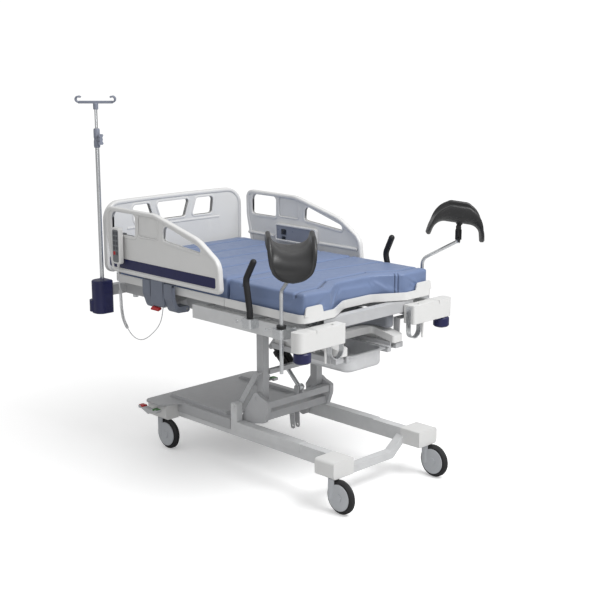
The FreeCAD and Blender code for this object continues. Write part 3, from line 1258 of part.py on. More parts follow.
def leg_support(x, side):
    """Bush, bent rod, joint and saddle pad of one leg support."""
    y = side * ROD_Y
    rod_bore = ROD_R + RUN_FIT
    bush = pin_z(x, y, CLAMP_Z0 - 6.0, CLAMP_Z0 + CLAMP_H + 2.0, BUSH_R)
    flange = pin_z(x, y, CLAMP_Z0 + CLAMP_H + 0.6, CLAMP_Z0 + CLAMP_H + 12.0, BUSH_R + 7.0)
    bush = fuse([bush, flange]).cut(pin_z(x, y, CLAMP_Z0 - 8.0, CLAMP_Z0 + CLAMP_H + 13.0, rod_bore))
    yaw = math.radians(ROD_YAW)
    top = V(x + ROD_REACH * math.cos(yaw), y + side * ROD_REACH * math.sin(yaw), ROD_BEND_Z + ROD_RISE)
    arm = bent_rod([V(x, y, ROD_Z0), V(x, y, ROD_BEND_Z), top], ROD_BEND_R, ROD_R)
    spigot = pin_z(top.x, top.y, top.z - 10.0, top.z + 30.0, ROD_R + 1.0)
    arm = fuse([arm, spigot])
    joint_z0 = top.z + 6.0
    joint = pin_z(top.x, top.y, joint_z0, joint_z0 + JOINT_H, JOINT_R)
    joint = joint.cut(pin_z(top.x, top.y, joint_z0 - 1, top.z + 31.0, ROD_R + 1.0 + RUN_FIT))
    pad_yaw = side * PAD_YAW
    lever = rod(
        V(top.x, top.y - 12.0, joint_z0 + 12.0), V(top.x, top.y - 62.0, joint_z0 + 4.0), 3.5
    )
    lever_tip = Part.makeSphere(7.0, V(top.x, top.y - 62.0, joint_z0 + 4.0))
    tilt_z = joint_z0 + JOINT_H + 12.0
    cheeks = []
    for offset in (5.4, -10.4):
        cheek = plate_xz(
            [(top.x - 12.0, joint_z0 + JOINT_H - 1), (top.x + 12.0, joint_z0 + JOINT_H - 1),
             (top.x + 12.0, tilt_z + 9.0), (top.x - 12.0, tilt_z + 9.0)],
            [0, 0, 8.0, 8.0], top.y + offset, top.y + offset + 5.0,
        )
        cheeks.append(cheek)
    tilt_pin = pin_y(top.x, top.y - 10.0, top.y + 10.0, tilt_z, 4.0)
    joint = fuse([joint, lever, lever_tip, tilt_pin] + cheeks)
    pad = saddle_pad(top, tilt_z)
    turned_joint = turned(joint, top, V(0, 0, 1), pad_yaw)
    turned_pad = turned(pad, top, V(0, 0, 1), pad_yaw)
    return bush, arm, turned_joint, turned_pad


def saddle_section(origin, along, half, depth, wall):
    """Closed U outline square to the pad's path; its bottom lies on the path."""
    up = V(-along.z, 0, along.x)
    if up.z < 0:
        up = up.multiply(-1)

    def at(across, height):
        return origin.add(V(0, across, 0)).add(V(up).multiply(height))

    def side_curve(width, floor):
        rise = depth - floor
        shape = [(1.0, 1.0), (0.95, 0.5), (0.6, 0.11), (0.0, 0.0), (-0.6, 0.11), (-0.95, 0.5), (-1.0, 1.0)]
        curve = Part.BSplineCurve()
        curve.interpolate([at(width * across, floor + rise * height) for across, height in shape])
        return curve

    inner = half - wall * 0.85
    outside = side_curve(half, 0.0)
    inside = side_curve(inner, min(wall, depth * 0.6))
    rims = []
    for sign in (1, -1):
        crest = at(sign * (half + inner) / 2, depth + wall * 0.38)
        rims.append(Part.Arc(at(sign * half, depth), crest, at(sign * inner, depth)))
    curves = [outside, rims[0], inside, rims[1]]
    return Part.Wire(Part.__sortEdges__([curve.toShape() for curve in curves]))


def saddle_pad(top, tilt_z):
    """Trough swept over an arched path: straight middle, both ends bent down to a tongue."""
    under_z = tilt_z + 20.0
    droop = math.radians(PAD_DROOP)
    stations = []
    for share, narrow, shallow in ((0.0, 1.0, 1.0), (0.5, 0.97, 0.62), (1.0, 0.86, 0.42)):
        angle = droop * share
        x = PAD_STRAIGHT + PAD_BEND_R * math.sin(angle)
        z = -PAD_BEND_R * (1 - math.cos(angle))
        stations.append((x, z, angle, narrow, shallow))
    x, z = stations[-1][:2]
    for reach, narrow, shallow in ((0.6, 0.7, 0.3), (1.0, 0.46, 0.18)):
        x1 = x + PAD_TONGUE * reach * math.cos(droop)
        z1 = z - PAD_TONGUE * reach * math.sin(droop)
        stations.append((x1, z1, droop, narrow, shallow))
    wires = []
    for side, row in ((-1, reversed(stations)), (1, stations)):
        for x, z, angle, narrow, shallow in row:
            origin = V(top.x + PAD_SHIFT + side * x, top.y, under_z + z)
            along = V(math.cos(angle), 0, -side * math.sin(angle))
            depth = PAD_DEPTH * shallow
            wires.append(saddle_section(origin, along, PAD_HALF_W * narrow, depth, PAD_WALL))
    body = Part.makeLoft(wires, True, False)
    base_z = tilt_z + 13.0
    boss = Part.makeCone(13.0, 24.0, under_z - base_z + 6.0, V(top.x, top.y, base_z), V(0, 0, 1))
    lug = plate_xz(
        [(top.x - 9.0, tilt_z - 8.0), (top.x + 9.0, tilt_z - 8.0),
         (top.x + 11.0, base_z + 1.0), (top.x - 11.0, base_z + 1.0)],
        [8.0, 8.0, 0, 0], top.y - 4.6, top.y + 4.6,
    )
    lug = lug.cut(pin_y(top.x, top.y - 6.0, top.y + 6.0, tilt_z, 4.0 + RUN_FIT))
    pad = fuse([body, boss, lug])
    return turned(pad, V(top.x, top.y, tilt_z), V(0, 1, 0), PAD_TILT)


for side_name, side, x in (("near", -1, ROD_NEAR_X), ("far", 1, ROD_FAR_X)):
    names = ("leg_bush_", "leg_rod_", "leg_joint_", "leg_pad_")
    for name, piece in zip(names, leg_support(x, side)):
        export(name + side_name, piece)

# Leg section: sliding plate with two tongues and runners, and its pad
leg_low = LEG_TOP - LEG_T - LEG_DROP
leg_plan = [
    (LEG_X0, -LEG_HALF), (LEG_X1, -LEG_HALF), (LEG_X1, -LEG_NOTCH_HALF),
    (LEG_NOTCH_X, -LEG_NOTCH_HALF), (LEG_NOTCH_X, LEG_NOTCH_HALF), (LEG_X1, LEG_NOTCH_HALF),
    (LEG_X1, LEG_HALF), (LEG_X0, LEG_HALF),
]
leg_plate = plate_xy(leg_plan, [0, 16.0, 12.0, 24.0, 24.0, 12.0, 16.0, 0], leg_low, LEG_TOP)
leg_side = [
    (LEG_X0 - 1, LEG_TOP - LEG_T), (LEG_NOTCH_X, LEG_TOP - LEG_T), (LEG_X1 + 1, leg_low),
    (LEG_X1 + 1, LEG_TOP - LEG_DROP), (LEG_NOTCH_X, LEG_TOP), (LEG_X0 - 1, LEG_TOP),
]
leg_plate = leg_plate.common(plate_xz(leg_side, [0, 60.0, 0, 0, 90.0, 0], -LEG_HALF - 1, LEG_HALF + 1))
runner = box(
    LEG_X0 + 10.0, LEG_NOTCH_X - 8.0, GUIDE_IN + 8.0, GUIDE_IN + 38.0,
    GUIDE_Z0 + GUIDE_H + RUN_FIT, LEG_TOP - LEG_T,
)
leg_plate = fuse([leg_plate] + both_sides(runner))
pad_edge = LEG_HALF - 12.0
pad_notch = LEG_NOTCH_HALF + 4.0
pad_foot_x = LEG_X1 - 38.0
pad_notch_x = LEG_NOTCH_X - 36.0
leg_pad_plan = [
    (LEG_X0 + 4.0, -pad_edge), (pad_foot_x, -pad_edge), (pad_foot_x, -pad_notch),
    (pad_notch_x, -pad_notch), (pad_notch_x, pad_notch), (pad_foot_x, pad_notch),
    (pad_foot_x, pad_edge), (LEG_X0 + 4.0, pad_edge),
]
leg_pad = plate_xy(
    leg_pad_plan, [0, 20.0, 24.0, 60.0, 60.0, 24.0, 20.0, 0],
    LEG_TOP - LEG_DROP, LEG_TOP + SOFT_GAP + LEG_PAD_T,
)
crown_edges = [
    edge for edge in leg_pad.Edges
    if edge.BoundBox.ZLength < 0.01 and edge.BoundBox.ZMax > LEG_TOP + LEG_PAD_T
    and edge.BoundBox.XMax > LEG_X0 + 5.0
]
leg_pad = leg_pad.makeFillet(12.0, crown_edges)
seat_side = [
    (LEG_X0 - 1, leg_low - 20.0), (LEG_X1 + 1, leg_low - 20.0),
    (LEG_X1 + 1, LEG_TOP - LEG_DROP + SOFT_GAP), (LEG_NOTCH_X, LEG_TOP + SOFT_GAP),
    (LEG_X0 - 1, LEG_TOP + SOFT_GAP),
]
leg_pad = leg_pad.cut(plate_xz(seat_side, [0, 0, 0, 90.0, 0], -LEG_HALF, LEG_HALF))
export("leg_section", leg_plate)
export("leg_cushion", leg_pad)

# Basin: deep drawn bowl with a flat rim that runs in the channels
rim_plan = rectangle(BASIN_X0, BASIN_X0 + BASIN_LEN, -BASIN_HALF, BASIN_HALF)
rim = plate_xy(rim_plan, 30.0, BASIN_RIM_Z - 3.0, BASIN_RIM_Z)
bowl_plan = rectangle(
    BASIN_X0 + BASIN_RIM, BASIN_X0 + BASIN_LEN - BASIN_RIM,
    -BASIN_HALF + BASIN_RIM, BASIN_HALF - BASIN_RIM,
)
bowl = plate_xy(bowl_plan, 42.0, BASIN_RIM_Z - BASIN_DEPTH, BASIN_RIM_Z)
floor_edges = [
    edge for edge in bowl.Edges
    if edge.BoundBox.ZLength < 0.01 and edge.BoundBox.ZMax < BASIN_RIM_Z - BASIN_DEPTH + 1
]
bowl = bowl.makeFillet(20.0, floor_edges)
well_plan = rectangle(
    BASIN_X0 + BASIN_RIM + BASIN_T, BASIN_X0 + BASIN_LEN - BASIN_RIM - BASIN_T,
    -BASIN_HALF + BASIN_RIM + BASIN_T, BASIN_HALF - BASIN_RIM - BASIN_T,
)
well = plate_xy(well_plan, 42.0 - BASIN_T, BASIN_RIM_Z - BASIN_DEPTH + BASIN_T, BASIN_RIM_Z + 1)
well_edges = [
    edge for edge in well.Edges
    if edge.BoundBox.ZLength < 0.01 and edge.BoundBox.ZMax < BASIN_RIM_Z - BASIN_DEPTH + 5
]
well = well.makeFillet(20.0 - BASIN_T, well_edges)
export("basin", fuse([rim, bowl]).cut(well))
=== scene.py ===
import math

import bmesh
import bpy
from mathutils import Matrix, Vector


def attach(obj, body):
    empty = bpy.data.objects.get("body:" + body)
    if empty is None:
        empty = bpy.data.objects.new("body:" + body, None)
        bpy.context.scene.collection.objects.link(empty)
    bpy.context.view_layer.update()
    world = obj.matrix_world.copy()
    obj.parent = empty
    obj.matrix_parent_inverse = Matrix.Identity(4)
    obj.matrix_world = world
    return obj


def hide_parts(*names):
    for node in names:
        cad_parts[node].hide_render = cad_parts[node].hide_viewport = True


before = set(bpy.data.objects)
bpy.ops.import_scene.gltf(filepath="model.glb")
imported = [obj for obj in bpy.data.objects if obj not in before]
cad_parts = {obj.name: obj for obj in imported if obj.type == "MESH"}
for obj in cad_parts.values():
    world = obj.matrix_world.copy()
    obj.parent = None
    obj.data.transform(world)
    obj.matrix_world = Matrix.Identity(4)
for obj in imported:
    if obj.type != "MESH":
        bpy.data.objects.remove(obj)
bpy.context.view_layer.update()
scene = bpy.context.scene
scene.view_settings.view_transform = "Standard"


def linked(name, data):
    """New object that stands in the scene."""
    made = bpy.data.objects.new(name, data)
    scene.collection.objects.link(made)
    return made


# Camera, fitted to the photo
AZIMUTH, ELEVATION = math.radians(45.18), math.radians(12.55)
camera_data = bpy.data.cameras.new("camera")
camera_data.sensor_width = 36.0
camera_data.lens = 69.9
camera_data.clip_end = 50.0
camera = linked("camera", camera_data)
scene.camera = camera
camera.location = (3.7495, -3.706, 1.963)
toward_eye = Vector((
    math.sin(AZIMUTH) * math.cos(ELEVATION),
    -math.cos(AZIMUTH) * math.cos(ELEVATION),
    math.sin(ELEVATION),
))
camera.rotation_mode = "QUATERNION"
camera.rotation_quaternion = (-toward_eye).to_track_quat("-Z", "Y")


# Small helpers
def linear(code):
    """A hex sRGB colour as linear RGBA."""
    values = [int(code[i:i + 2], 16) / 255.0 for i in (0, 2, 4)]
    return [v / 12.92 if v <= 0.04045 else ((v + 0.055) / 1.055) ** 2.4 for v in values] + [1.0]


def add_node(tree, kind, inputs=(), **settings):
    """One node; inputs maps socket names to a value or to another node's output."""
    made = tree.nodes.new(kind)
    for name, value in settings.items():
        setattr(made, name, value)
    for name, value in dict(inputs).items():
        if isinstance(value, bpy.types.NodeSocket):
            tree.links.new(value, made.inputs[name])
        else:
            made.inputs[name].default_value = value
    return made


def add_piece(name, mesh, body, material, replaces=()):
    """Link a mesh as a piece that rides on a body."""
    piece = linked(name, mesh)
    for entry in material if isinstance(material, list) else [material]:
        mesh.materials.append(entry)
    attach(piece, body)
    if replaces:
        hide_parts(*replaces)
    return piece


def smooth(mesh, degrees=40.0):
    """Smooth shading with edges kept sharp above an angle."""
    for face in mesh.polygons:
        face.use_smooth = True
    mesh.set_sharp_from_angle(angle=math.radians(degrees))
    return mesh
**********
* **What to do**: Whenever "attach" turns up in a line, pick that line out.

* **The answer**:
def attach(obj, body):
    attach(piece, body)